▶ **WHAT YOU ARE ASKED TO DO**: Check every line of the entries that follow, and copy the ones containing "scene".

▶ **DATASET EXTRACT**:

■ ■ ■

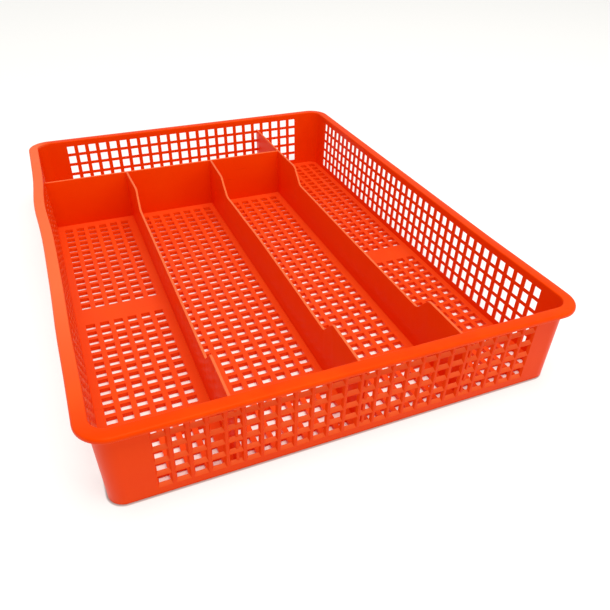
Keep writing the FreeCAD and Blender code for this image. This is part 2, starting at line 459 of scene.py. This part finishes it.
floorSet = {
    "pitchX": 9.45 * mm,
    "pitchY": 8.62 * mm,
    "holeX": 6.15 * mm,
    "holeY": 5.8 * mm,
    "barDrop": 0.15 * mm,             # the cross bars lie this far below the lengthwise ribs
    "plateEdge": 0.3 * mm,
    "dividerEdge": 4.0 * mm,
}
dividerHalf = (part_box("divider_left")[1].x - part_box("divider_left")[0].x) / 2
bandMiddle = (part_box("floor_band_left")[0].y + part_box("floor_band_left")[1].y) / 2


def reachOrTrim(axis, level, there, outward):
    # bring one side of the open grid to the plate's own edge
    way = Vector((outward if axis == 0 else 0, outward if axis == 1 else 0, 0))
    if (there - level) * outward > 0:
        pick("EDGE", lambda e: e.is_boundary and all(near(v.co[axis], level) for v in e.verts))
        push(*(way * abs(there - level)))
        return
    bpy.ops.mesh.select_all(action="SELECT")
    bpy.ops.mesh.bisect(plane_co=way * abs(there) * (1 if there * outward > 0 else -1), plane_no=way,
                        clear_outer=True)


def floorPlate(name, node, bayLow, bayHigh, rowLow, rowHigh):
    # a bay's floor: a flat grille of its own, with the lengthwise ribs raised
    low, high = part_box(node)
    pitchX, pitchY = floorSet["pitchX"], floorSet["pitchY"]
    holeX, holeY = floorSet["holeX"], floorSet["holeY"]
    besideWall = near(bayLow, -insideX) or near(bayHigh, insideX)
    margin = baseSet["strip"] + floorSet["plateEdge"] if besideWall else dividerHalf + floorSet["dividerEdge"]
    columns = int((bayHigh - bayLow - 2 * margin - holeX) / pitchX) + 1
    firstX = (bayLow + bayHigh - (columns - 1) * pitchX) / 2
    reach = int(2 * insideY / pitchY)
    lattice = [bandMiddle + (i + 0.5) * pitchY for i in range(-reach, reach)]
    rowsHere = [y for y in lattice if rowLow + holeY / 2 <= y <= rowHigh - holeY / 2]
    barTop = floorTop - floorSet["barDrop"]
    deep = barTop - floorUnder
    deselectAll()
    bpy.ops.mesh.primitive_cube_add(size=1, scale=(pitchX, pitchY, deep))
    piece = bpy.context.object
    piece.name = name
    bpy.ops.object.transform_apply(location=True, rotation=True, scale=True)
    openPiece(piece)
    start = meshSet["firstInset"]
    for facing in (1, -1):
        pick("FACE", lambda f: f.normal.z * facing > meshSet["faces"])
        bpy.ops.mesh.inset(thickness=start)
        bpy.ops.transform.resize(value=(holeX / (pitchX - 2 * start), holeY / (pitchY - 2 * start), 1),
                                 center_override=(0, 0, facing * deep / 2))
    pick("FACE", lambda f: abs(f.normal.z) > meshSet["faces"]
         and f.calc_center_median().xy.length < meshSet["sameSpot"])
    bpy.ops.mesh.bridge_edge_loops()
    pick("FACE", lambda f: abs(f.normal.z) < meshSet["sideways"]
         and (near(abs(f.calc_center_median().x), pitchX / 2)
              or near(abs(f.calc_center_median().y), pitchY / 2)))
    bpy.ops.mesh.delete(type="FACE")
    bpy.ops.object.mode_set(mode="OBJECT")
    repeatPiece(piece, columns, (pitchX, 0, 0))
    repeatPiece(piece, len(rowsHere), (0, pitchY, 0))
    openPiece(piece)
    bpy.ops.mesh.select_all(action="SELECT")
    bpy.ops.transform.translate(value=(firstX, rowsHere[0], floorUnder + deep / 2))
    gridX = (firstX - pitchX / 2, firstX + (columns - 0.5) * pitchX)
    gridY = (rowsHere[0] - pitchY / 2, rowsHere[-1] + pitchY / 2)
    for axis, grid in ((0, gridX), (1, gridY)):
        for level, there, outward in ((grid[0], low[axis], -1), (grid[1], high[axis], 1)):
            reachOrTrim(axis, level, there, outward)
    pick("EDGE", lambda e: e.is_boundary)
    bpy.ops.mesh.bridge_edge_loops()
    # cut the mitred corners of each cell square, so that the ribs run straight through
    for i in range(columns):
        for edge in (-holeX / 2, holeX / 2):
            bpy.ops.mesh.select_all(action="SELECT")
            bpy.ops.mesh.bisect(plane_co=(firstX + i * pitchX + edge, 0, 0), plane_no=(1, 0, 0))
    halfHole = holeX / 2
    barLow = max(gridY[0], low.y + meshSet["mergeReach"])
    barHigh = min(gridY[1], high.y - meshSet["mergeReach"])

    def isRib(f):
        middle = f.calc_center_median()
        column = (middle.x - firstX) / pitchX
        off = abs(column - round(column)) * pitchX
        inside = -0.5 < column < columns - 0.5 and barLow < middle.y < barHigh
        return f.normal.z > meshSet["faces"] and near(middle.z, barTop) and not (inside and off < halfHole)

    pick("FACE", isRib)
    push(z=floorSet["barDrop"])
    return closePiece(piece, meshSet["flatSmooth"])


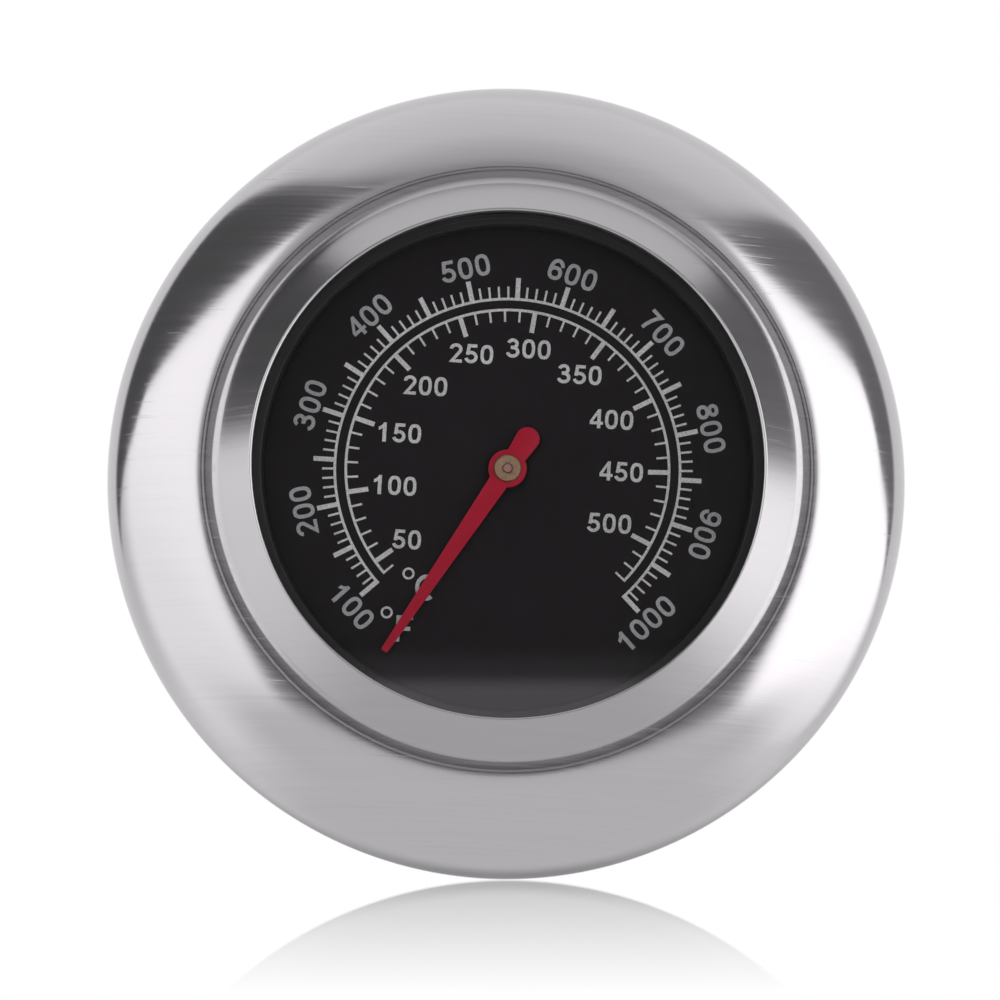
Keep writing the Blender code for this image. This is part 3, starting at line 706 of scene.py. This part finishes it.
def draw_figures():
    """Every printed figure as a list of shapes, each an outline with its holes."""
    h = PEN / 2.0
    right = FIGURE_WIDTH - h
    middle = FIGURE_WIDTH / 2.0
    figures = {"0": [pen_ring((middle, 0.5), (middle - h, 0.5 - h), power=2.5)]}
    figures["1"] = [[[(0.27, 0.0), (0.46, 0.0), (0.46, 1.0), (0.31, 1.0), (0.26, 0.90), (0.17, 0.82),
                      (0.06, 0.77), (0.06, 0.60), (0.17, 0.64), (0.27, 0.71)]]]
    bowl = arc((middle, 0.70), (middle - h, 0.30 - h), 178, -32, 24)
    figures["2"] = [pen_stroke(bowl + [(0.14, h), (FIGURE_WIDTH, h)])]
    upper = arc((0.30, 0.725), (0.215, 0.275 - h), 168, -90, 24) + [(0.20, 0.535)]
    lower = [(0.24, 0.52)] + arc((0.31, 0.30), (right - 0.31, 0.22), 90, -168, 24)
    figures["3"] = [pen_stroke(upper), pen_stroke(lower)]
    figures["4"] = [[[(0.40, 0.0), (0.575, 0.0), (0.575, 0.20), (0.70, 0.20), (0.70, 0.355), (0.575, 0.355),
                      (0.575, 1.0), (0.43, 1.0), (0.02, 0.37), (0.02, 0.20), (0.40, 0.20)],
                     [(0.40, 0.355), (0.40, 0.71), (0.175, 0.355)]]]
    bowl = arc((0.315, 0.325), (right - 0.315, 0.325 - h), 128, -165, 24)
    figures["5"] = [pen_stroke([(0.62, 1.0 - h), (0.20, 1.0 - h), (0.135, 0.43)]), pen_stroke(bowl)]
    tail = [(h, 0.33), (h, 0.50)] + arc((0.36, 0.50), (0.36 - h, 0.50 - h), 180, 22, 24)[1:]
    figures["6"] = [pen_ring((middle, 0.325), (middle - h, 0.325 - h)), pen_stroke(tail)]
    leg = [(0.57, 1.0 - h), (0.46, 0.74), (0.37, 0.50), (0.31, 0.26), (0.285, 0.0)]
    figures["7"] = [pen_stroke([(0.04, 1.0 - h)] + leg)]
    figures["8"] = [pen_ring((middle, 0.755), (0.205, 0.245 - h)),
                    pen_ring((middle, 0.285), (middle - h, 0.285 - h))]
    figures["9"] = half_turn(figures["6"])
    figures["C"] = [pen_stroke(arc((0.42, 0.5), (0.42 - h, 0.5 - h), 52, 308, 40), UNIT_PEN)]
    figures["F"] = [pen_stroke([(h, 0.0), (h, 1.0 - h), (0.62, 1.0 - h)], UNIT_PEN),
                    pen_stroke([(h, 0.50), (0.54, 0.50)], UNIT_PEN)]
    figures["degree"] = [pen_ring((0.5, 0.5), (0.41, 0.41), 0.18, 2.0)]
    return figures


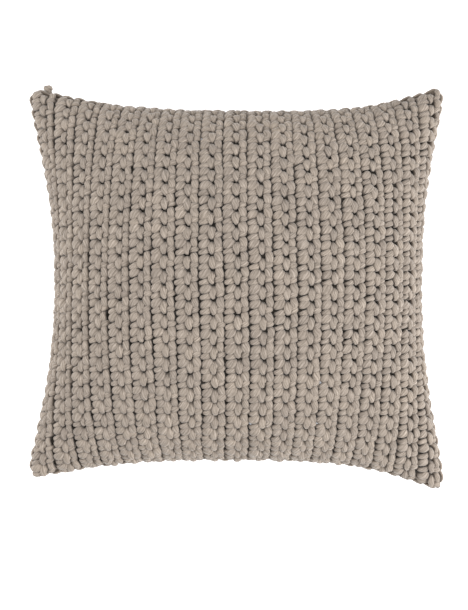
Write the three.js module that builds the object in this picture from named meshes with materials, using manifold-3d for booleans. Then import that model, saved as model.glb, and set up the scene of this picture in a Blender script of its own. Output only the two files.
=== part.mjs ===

■ ■ ■

▶ **EXERCISE OUTPUT**:
Keep writing the FreeCAD and Blender code for this image. This is part 2, starting at line 459 of scene.py. This part finishes it.
Keep writing the Blender code for this image. This is part 3, starting at line 706 of scene.py. This part finishes it.
Write the three.js module that builds the object in this picture from named meshes with materials, using manifold-3d for booleans. Then import that model, saved as model.glb, and set up the scene of this picture in a Blender script of its own. Output only the two files.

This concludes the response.